A: His message remains true. His whole idea was that if you build a political movement, if you get people to engage in politics, if you make it exciting, if you make it sexy, you can bring people back into the system and we can make democracy work. It’s way better to make democracy work than to have a civil war. That was his whole point 50 years ago; that’s why it’s called “The Ballot or the Bomb,” is because we’ve got to make this work. We gotta make this work now and we had to make it work then because the alternative is too horrible to contemplate. That I think would be Hunter’s main thing. He was an idealist but he was also very pragmatic about politics. He totally understood that it was a chess move and not a love letter.

Q: What do you hope people get out of the film?

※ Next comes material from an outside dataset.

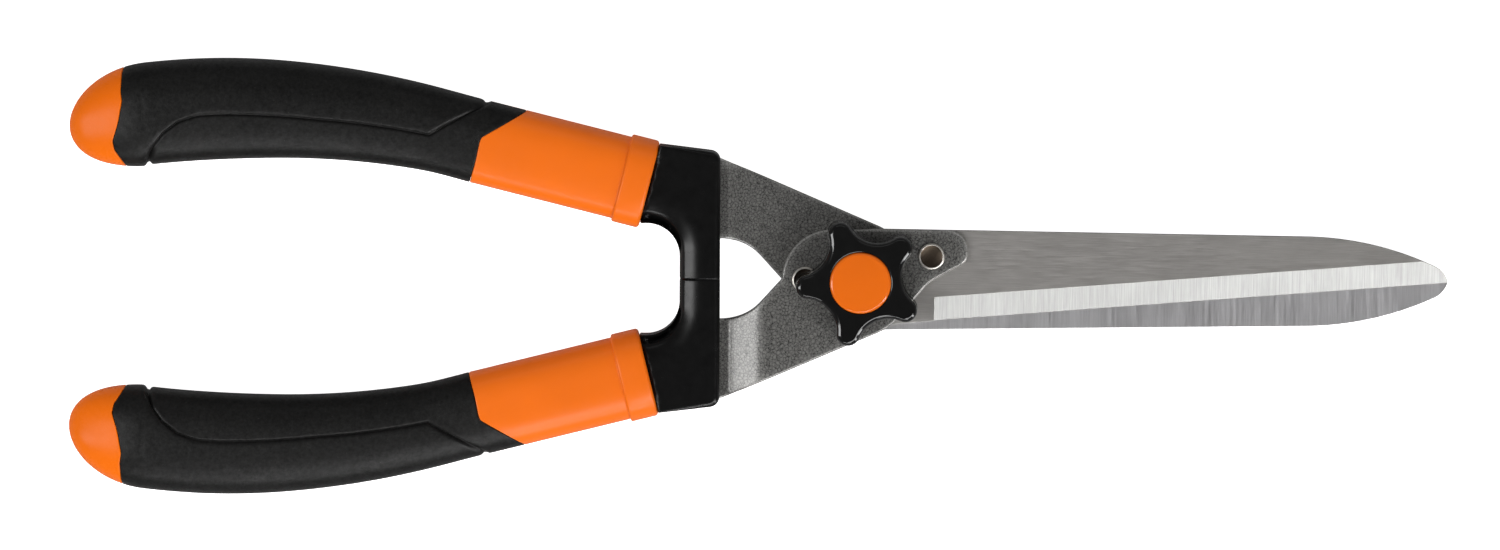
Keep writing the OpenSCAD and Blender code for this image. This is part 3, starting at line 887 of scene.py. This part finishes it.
def bolster_outline(gap, end_s, end_r):
    """The stem, the block's end with the plug that enters the handle's ring, and the block's far corner."""
    plug_l, plug_v, inner_v, outer_v = 6, 12.5, -15, 16
    ends = [(end_s, inner_v), (end_s, -plug_v), (end_s + plug_l, -plug_v), (end_s + plug_l, plug_v),
            (end_s, plug_v), (end_s, outer_v)]
    corners = [(STEM_RIGHT, -gap, end_r), (STEM_LEFT, -gap, end_r), (STEM_LEFT, CROTCH_Y, CROTCH_R)]
    corners += [(*on_axis(s, v), 0.5 if abs(v) > plug_v else 0) for s, v in ends]
    return anticlockwise(rounded(corners + [(STEM_RIGHT, -48.9, 4)], 12))


def bolster():
    """A block rounded broadly on its side towards the handles' gap, and nearly sharp at its two ends.
    Its long edges are rounded as if it went on past both ends."""
    gap, end_s, end_r, edge_r = 0.04, 0.2, 0.4, 2.2
    round_w, round_h, steepest = 9.0, 4.6, 0.97
    past, far_left = 20, -200
    longer = bolster_outline(-past, past, 0.5)
    inner_end = on_axis(past, -15)
    inner_side = rounded([(STEM_LEFT, past, 0), (STEM_LEFT, CROTCH_Y, CROTCH_R), (*inner_end, 0)], 24)
    inner_side = np.array(inner_side + [(far_left, past)])
    towards_ring = np.array((math.cos(HANDLE_ANGLE), math.sin(HANDLE_ANGLE)))

    def depth(points):
        beside = np.clip(1 - edge_distance(points, inner_side) / round_w, 0, 1)
        to_gap = -gap - points[:, 1]
        to_ring = end_s + (points - np.array(HANDLE_START)) @ towards_ring
        edges = np.maximum(round_over(edge_distance(points, longer), edge_r), round_over(to_gap, end_r))
        edges = np.maximum(edges, round_over(to_ring, 2 * end_r))
        return edges + round_h * (1 - np.sqrt(1 - (steepest * beside) ** 2))

    half_t = (top("front_bolster") - base("front_bolster")) / 2
    return moulded(bolster_outline(gap, end_s, 0.8), half_t, depth, rim_rows(edge_r), 1.3)


def rivet(x, y):
    """A countersunk tail in the blade, a shank, and a round-edged head with a shallow dish."""
    tail_r, shank_r, round_r, lip, steps = 4.4, 3, 0.55, 0.1, 10
    head, seat, dish_fall = ARM_TOP + 1.0, ARM_TOP - 0.1, 0.5
    dish = [(RIVET_R - RIVET_RIM - lip) * (1 - k / steps) for k in range(steps + 1)]
    bowl = [(r, head - 0.12 - dish_fall * (1 - (r / dish[0]) ** 2)) for r in dish]
    profile = [(0, BLADE_LOW), (tail_r, BLADE_LOW), (shank_r, BLADE_LOW + tail_r - shank_r)]
    profile += [(shank_r, seat), (RIVET_R, seat)] + quarter(RIVET_R, head - round_r, -round_r, round_r)
    profile += [(RIVET_R - RIVET_RIM + lip, head)] + bowl
    return revolved(profile, x, y, 72)


def dished_faces(solid):
    """The faces of the rivet heads that lie inside the rim."""
    points, faces = np.array(solid[0]), solid[1]
    middles = np.array([points[list(face)].mean(axis=0) for face in faces])
    radius = np.min([np.hypot(middles[:, 0] - x, middles[:, 1] - y) for x, y in RIVETS], axis=0)
    return np.flatnonzero((radius < RIVET_R - RIVET_RIM) & (middles[:, 2] > ARM_TOP)).tolist()


def star(grow=0.0, lobes=5, first=40.8, lobe_r=4.2, waist=15.7, reach=24.5):
    """The knob's outline: lobe ends joined by hollow arcs that meet them smoothly."""
    at, half = reach - lobe_r, math.pi / lobes
    hollow = (at * at - (lobe_r - waist) ** 2) / (2 * (at * math.cos(half) + lobe_r - waist))
    cx, cy = hollow * math.cos(half), hollow * math.sin(half)
    touch = math.degrees(math.atan2(cy, cx - at))
    back = touch + 180
    one = arc(at, 0, lobe_r, -touch, touch, 18)
    one += arc(cx, cy, hollow - waist, back, 360 + 360 / lobes - back, 26)[1:-1]
    points = []
    for k in range(lobes):
        a = math.radians(first + k * 360 / lobes)
        points += [(x * math.cos(a) - y * math.sin(a), x * math.sin(a) + y * math.cos(a)) for x, y in one]
    return inset(anticlockwise(points), -grow)


def knob():
    """The star, hollow for the cap above and the nut below it, and bored for the bolt."""
    recess_r, recess_l, lip, wall, fillet, play = 12.0, 3, 0.58, 0.38, 2.1, 0.05
    foot = [(-0.5, 0), (lip - 0.2, 0), (lip, 0.25), (lip, 0.8), (wall + 0.06, 1.0), (wall, 1.15)]
    rows = [(grow, KNOB_LOW + z) for grow, z in foot]
    low, wall_top = rows[-1][1], KNOB_TOP - fillet
    rows += [(wall, low + (wall_top - low) * k / 4) for k in range(1, 4)]
    rows += quarter(wall, wall_top, -fillet, fillet, 12)
    rings = [[(x, y, z) for x, y in star(grow)] for grow, z in rows]
    angles = [math.atan2(y, x) for x, y, _ in rings[-1]]
    floor, nut_low = KNOB_TOP - recess_l, base("knob_nut")
    nut_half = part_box("knob_nut")[1].y / MM + play
    pocket = [nut_half / math.cos(a % (math.pi / 3) - math.pi / 6) for a in angles]
    inner = [(recess_r + 0.4, KNOB_TOP), (recess_r + 0.1, KNOB_TOP - 0.1), (recess_r, KNOB_TOP - 0.4)]
    inner += [(recess_r, floor), (pocket, floor), (pocket, nut_low), (HOLE_R, nut_low), (HOLE_R, KNOB_LOW)]
    for radius, z in inner:
        radii = radius if radius is pocket else [radius] * len(angles)
        rings.append([(r * math.cos(a), r * math.sin(a), z) for r, a in zip(radii, angles)])
    return tube(rings, loop=True)


def knob_cap():
    """A plug with a rounded edge and a slightly domed face."""
    r, edge, dome, steps = 11.8, 1.2, 0.5, 10
    low, rim = KNOB_TOP - 2.9, CAP_TOP - dome - 0.05
    shares = [1 - k / steps for k in range(1, steps + 1)]
    profile = [(0, low), (r, low)] + quarter(r, rim - edge, -edge, edge, 8)
    profile += [((r - edge) * share, rim + dome * (1 - share**2)) for share in shares]
    return revolved(profile)


def pivot_bolt():
    """A flat head with a bevelled edge, a shank, and a thread of plain grooves."""
    low, high, under = base("pivot_bolt"), top("pivot_bolt"), -ARM_TOP
    r, bevel, round_r, end, groove = 13.0, 1.2, 0.4, 0.8, SHANK_R - 0.5
    profile = [(0, low), (r - bevel, low), (r, low + bevel)]
    profile += [(r, under - round_r), (r - 0.1, under - 0.1), (r - round_r, under), (SHANK_R, under)]
    z = KNOB_LOW + 3
    profile.append((SHANK_R, z))
    while z + PITCH < high - 1:
        profile += [(SHANK_R, z + 0.45 * PITCH), (groove, z + 0.65 * PITCH), (groove, z + 0.8 * PITCH)]
        profile.append((SHANK_R, z + PITCH))
        z += PITCH
    return revolved(profile + [(SHANK_R, high - end), (SHANK_R - end, high), (0, high)])


def spring_washer():
    """A shallow cone with rounded rims."""
    low, high = base("spring_washer"), top("spring_washer")
    hole, r, plate = 4.35, 10.0, 0.9
    profile = [(hole, high - plate), (r - 0.4, low), (r - 0.1, low + 0.1), (r, low + 0.35)]
    profile += [(r - 0.05, low + plate - 0.1), (r - 0.3, low + plate)]
    profile += [(hole + 0.25, high), (hole, high - 0.15)]
    return revolved(profile, loop=True)


def flat_washer():
    """A stamped ring, with its upper edges rounder than its lower ones."""
    low, high = base("flat_washer"), top("flat_washer")
    hole, r = 4.1, 12.0
    profile = [(hole, low), (r - 0.15, low), (r, low + 0.15), (r, high - 0.3), (r - 0.1, high - 0.1)]
    profile += [(r - 0.3, high), (hole + 0.2, high), (hole, high - 0.2)]
    return revolved(profile, loop=True)


# ---- Build the pieces ----

orange = orange_plastic("orange_plastic", 0.80, 0.28, 0.28)
tip_orange = orange_plastic("orange_tip", 0.79, 0.24, 0.12)
cap_orange = orange_plastic("orange_gloss", 0.72, 0.10, 0.5)
rubber = grip_rubber()
bumper = gloss_black("bumper_plastic", 0.23, 0.3)
knob_black = gloss_black("knob_plastic", 0.06, 0.6)
paint = hammered_paint()
zinc = bright_steel("zinc_steel", (0.62, 0.61, 0.58), 0.26)
spring = bright_steel("spring_steel", (0.30, 0.29, 0.28), 0.30)
rivet_steel = bright_steel("rivet_steel", (0.84, 0.80, 0.74), 0.30)
# The rivets' dishes are coloured dark brown, far darker than the heads' rims: painted shade standing in for
# the hollow's dim reflection.
rivet_dish = bright_steel("rivet_dish", (0.085, 0.066, 0.050), 0.34)
outer_steel = blade_steel("blade_outer", (0.53, 0.51, 0.485), (0.67, 0.645, 0.62), (0.12, 4.5, 1.0))
mating_steel = blade_steel("blade_mating", (0.68, 0.67, 0.68), (0.80, 0.79, 0.805), (1.6, 0.06, 1.0))
ground_steel = blade_steel("blade_ground", (0.28, 0.28, 0.275), (0.47, 0.47, 0.46), (3.2, 0.05, 0.05),
                           EDGE_ANGLE, 0.40)

add_blades(outer_steel, mating_steel, ground_steel)
both_halves(arm(), "arm", [paint], 60)
rivets = joined(*[rivet(x, y) for x, y in RIVETS])
both_halves(rivets, "rivets", [rivet_steel, rivet_dish], 50, dished_faces(rivets))
both_halves(bolster(), "bolster", [bumper], 60)
both_halves(core(), "core", [orange])
both_halves(grip(), "grip", [rubber])
both_halves(end_cap(), "end_cap", [tip_orange])
single(pivot_bolt(), "pivot_bolt", "rear_half", zinc, 30)
single(spring_washer(), "spring_washer", "rear_half", spring, 30)
single(flat_washer(), "flat_washer", "thrust_washer", zinc, 30)
single(knob(), "knob", "knob", knob_black, 50)
single(knob_cap(), "knob_cap", "knob", cap_orange, 50)
nut_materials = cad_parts["knob_nut"].data.materials
nut_materials.clear()
nut_materials.append(zinc)


# ---- Floor, light and camera ----


def add_floor():
    """White paper that glows to the camera and lights the shears from below, and reflects as a mid grey.
    It is clear from behind, so that views from under it see the shears."""
    low, _ = cad_box
    half = 6.0
    mesh = bpy.data.meshes.new("floor")
    corners = [(x * half, y * half, low.z) for x, y in ((-1, -1), (1, -1), (1, 1), (-1, 1))]
    mesh.from_pydata(corners, [], [(0, 1, 2, 3)])
    floor = bpy.data.objects.new("floor", mesh)
    bpy.context.scene.collection.objects.link(floor)
    f = Finish("floor_paper")
    path = f.node("ShaderNodeLightPath").outputs
    seen = path["Is Camera Ray"]
    grain = f.ramp(f.noise(0.01), (0.3, 0.93), (0.7, 0.95))
    glow = f.maths("ADD", seen, f.maths("MULTIPLY", path["Is Diffuse Ray"], 0.7))
    f.set(Base_Color=f.mixed(seen, (0.34, 0.34, 0.34), grain))
    f.set(Roughness=0.9, Emission_Color=(1.0, 1.0, 1.0), Emission_Strength=glow)
    clear = f.node("ShaderNodeBsdfTransparent")
    pick = f.node("ShaderNodeMixShader")
    f.wire(f.node("ShaderNodeNewGeometry").outputs["Backfacing"], pick.inputs["Fac"])
    f.wire(f.shader.outputs["BSDF"], pick.inputs[1])
    f.wire(clear.outputs["BSDF"], pick.inputs[2])
    f.wire(pick.outputs["Shader"], f.tree.nodes["Material Output"].inputs["Surface"])
    mesh.materials.append(f.material)


def add_light(name, place_at, aim, size, power):
    """A soft box of (width, height) in metres, turned to face a point."""
    lamp = bpy.data.lights.new(name, "AREA")
    lamp.shape = "RECTANGLE"
    lamp.size, lamp.size_y = size
    lamp.energy = power
    light = bpy.data.objects.new(name, lamp)
    light.location = place_at
    light.rotation_mode = "QUATERNION"
    light.rotation_quaternion = (Vector(aim) - Vector(place_at)).to_track_quat("-Z", "Y")
    bpy.context.scene.collection.objects.link(light)


def add_world():
    """A room that reflects as a dark grey, lights evenly, and looks white to the camera."""
    world = bpy.data.worlds.new("studio")
    bpy.context.scene.world = world
    world.use_nodes = True
    tree = world.node_tree
    where = tree.nodes.new("ShaderNodeTexCoord")
    split = tree.nodes.new("ShaderNodeSeparateXYZ")
    tree.links.new(where.outputs["Generated"], split.inputs[0])
    ramp = tree.nodes.new("ShaderNodeValToRGB")
    tree.links.new(split.outputs["Z"], ramp.inputs["Fac"])
    elements = ramp.color_ramp.elements
    stops = ((0.0, 0.22), (0.45, 0.15), (0.80, 0.13), (0.97, 0.115))
    while len(elements) < len(stops):
        elements.new(0.5)
    for element, (position, grey) in zip(elements, stops):
        element.position = position
        element.color = (grey, grey, grey, 1)
    path = tree.nodes.new("ShaderNodeLightPath").outputs
    colour = ramp.outputs["Color"]
    for ray, grey in (("Is Diffuse Ray", 0.34), ("Is Camera Ray", 1.0)):
        mix = tree.nodes.new("ShaderNodeMix")
        mix.data_type = "RGBA"
        tree.links.new(path[ray], mix.inputs[0])
        tree.links.new(colour, mix.inputs[6])
        mix.inputs[7].default_value = (grey, grey, grey, 1)
        colour = mix.outputs[2]
    tree.links.new(colour, tree.nodes["Background"].inputs["Color"])


def add_camera():
    """Straight above, leaning a little to the rear half's side, with a long lens."""
    view_width, centre = 579.3 * MM, Vector((-42.5, 1.55)) * MM
    roll, lean, lens, sensor = 0.005, math.radians(3.9), 400.0, 36.0
    right = Vector((1, roll, 0)).normalized()
    up_flat = Vector((-roll, 1, 0)).normalized()
    target = Vector((0, 0, MEET)) + right * centre.x + up_flat * centre.y
    distance = view_width / sensor * lens
    back = up_flat * math.sin(lean) + Vector((0, 0, math.cos(lean)))
    data = bpy.data.cameras.new("camera")
    data.lens, data.sensor_width = lens, sensor
    data.clip_start, data.clip_end = 0.05, 50
    camera = bpy.data.objects.new("camera", data)
    axes = (right, back.cross(right), back, target + back * distance)
    camera.matrix_world = Matrix([*([axis[i] for axis in axes] for i in range(3)), (0, 0, 0, 1)])
    bpy.context.scene.collection.objects.link(camera)
    bpy.context.scene.camera = camera


# Name, place, aim, size and power of each lamp, in metres and watts
LAMPS = (
    ("left_box", (-2.0, -0.3, 1.9), (-0.06, 0, 0), (0.6, 2.2), 32),
    ("lower_box", (0.9, -1.5, 2.2), (0, 0, 0), (2.0, 0.6), 33),
    ("upper_fill", (0.10, 1.9, 1.8), (0, 0, 0), (2.4, 0.4), 2),
    ("right_box", (1.7, -1.3, 1.0), (0, 0, 0), (0.4, 1.4), 18),
    ("low_strip", (-0.15, -1.75, 1.1), (-0.15, 0, 0), (1.5, 0.18), 9),
    ("near_left", (-0.75, -0.08, 1.25), (-0.2, 0, 0), (0.6, 0.6), 0.6),
)

add_floor()
for lamp_row in LAMPS:
    add_light(*lamp_row)
add_world()
add_camera()
bpy.context.scene.view_settings.view_transform = "Standard"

A: One of our main goals with the film was to highlight the similarities between 1970 and today. To me, those are both reassuring and disturbing because it’s like we’ve been here before at this moment of democratic existential crisis. There were over 4,000 bombings in the United States in 1970. It was an incredibly unstable time and when you hear all these people in the film talking about revolution and whether or not there’s going to be one because they really thought there might be a revolution. I think to be back in a moment again that feels so polarized . . . to me it just shows that we got through this before that maybe we can get through it again.

Also, these issues are just perennial in the United States. It almost feels like there was this big push in the ‘60s for social reform and early ‘70s and it was like the pause button got pressed and 50 years later Hunter sounds like he’s running for sheriff in 2020 instead of 1970. That to me is incredibly disturbing; that what he’s saying doesn’t sound passe that it sounds like right now means that something has gone amiss in terms of social progress in this country.

Ultimately, what we hope people get out of the film is that if you’re frustrated with democracy and if you’re frustrated with the political system in this country the way to affect long term change is to get involved in politics even if you don’t feel like you’re ready to be involved.